Of course there is the 1/3 of class that is performing way "below the mark". In many ways these students were  blind to what is supposed to be done! For the really weak performers, (grade of 6 or less), I give a great big fat ZERO. I avoided mentioning any good parts to their work, and I went out of my way to find the bad parts which I mark accordingly. Then I provide a detailed list of improvements the student must complete in order to get an ok grade. If the students complete this list creditably, then I give a grade higher than they really should get!! And praise them for their efforts, just as if they had done the work correctly in the first place!!! I have found that after several of these "treatments", these weaker students steadily keep on improving! I think there are three reasons for this. 1) The student has been given a second chance and thus does not get mad at the professor! 2) Having to re-do the work is far more of a punishment, than a poor grade! 3) The completion of the "detailed list of required improvements", shows the student the very parts he was missing. And by re-doing, they had essential practice on the very things the student needed to be aware of. This "treatment" nearly always moved the weaker student into satisfactory performance.

 

In successive weeks, as I handed back to the students their most recent Lab Reports, I gave short pep talks, urging the students to give longer discussions. Also I would urge the students to do extra credit writing, and provide examples. (Any topic that extended the lab, a lecture or event they had attended recently, or any topic that interested them.) Often I would read to the class paragraphs from the best examples of student writing that week. I would give a general pep talk on what I saw happening that was good.

 

 

Weekly Journal Writing In Mathematics 118.
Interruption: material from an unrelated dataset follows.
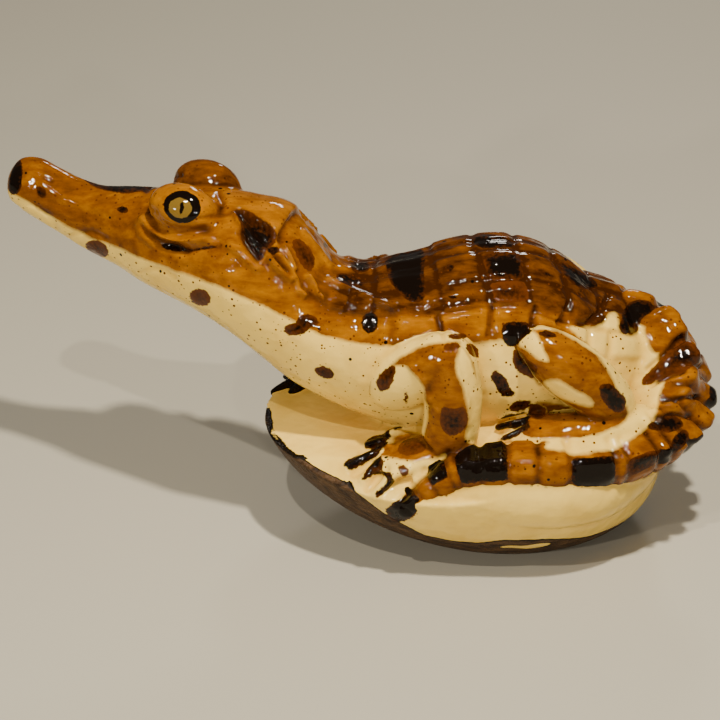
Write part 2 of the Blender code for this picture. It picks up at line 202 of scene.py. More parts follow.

My Mathematics 118 Classes, similar to Physics, were required to submit a Weekly Journal. These mathematics students were required write 300 words or more weekly about "The Mathematics I Saw Around Me This Week". (15% credit) This writing was in addition to more than a full load of mathematics reading and home work problems!!! I discovered that the students apparently do not consider all the writing a burden. I didn't get complaints or other forms of objections. On the course evaluations students said this course was just slightly more work than their other courses! I think all this is curious. So the last semester I taught Math 118, as an experiment, I dropped the Journal requirement, all else the same. I especially attended to see if I could notice any changes in class performance. No measurements were done, but by my personal judgment saw the following: What I did discover was generally more dissatisfied, turned-off, more irritable students, and more drop outs. Also I discovered I knew far less personally about each student as an individual and I was much less connected with how they were doing in the math class and school generally. This was the biggest difference, and was quite clear. Students became unknown entities to me, strangers and were harder to talk to in a "one on one" discussion on test grading questions etc. I saw basically no difference as to students' sense of "work load". Student evaluations of me as a teacher were about the same but the level of student complaints in written comments increased.

 

So why didn't the students see the Journal Writing as "extra work"? Two reasons I can think of. 1) These students generally don't want to "do math", so the journal writing is a way to "get points" the easy way. 2) These student being weak in math, do not really appreciate how math can be a constructive part of their life. The journal writing forced them to realize, by their own observation, how much mathematics is already a large part of their life. This discovery was favorably commented upon by a majority of the students in their journals! They could thus see this usefulness of math already around them, and this "softened up" their resistance to what they were studying in Math 118. This of course greatly improved class attitude and undercut these students' natural resistance to math. I should add the following. The text in this class was "For All Practical Purposes". The mathematics in this book was well presented and its practical content being "everyday useful" was immediately recognized by the student! This was a big help for positive student attitude, since most mathematics these students had experienced to date, they saw "useless".

 

Lab Report and Journal Grading.

A student who completes well all the requirements gets a grade of 9. Grades can go as high as 12 or 14 if they are unusually creative or insightful. Writing up extra credit paragraphs could always increase their grade They can push up their grade if they just do a lot of writing, or I add on plus 1/2 for every 25 words over 300!  Of course the students could, with all this extra credit, increase their semester grade average well over an "A" Grade! We might expect that all this extra credit would lead the student to "slack off" to lower performance at the end of the semester. But I never saw this happen.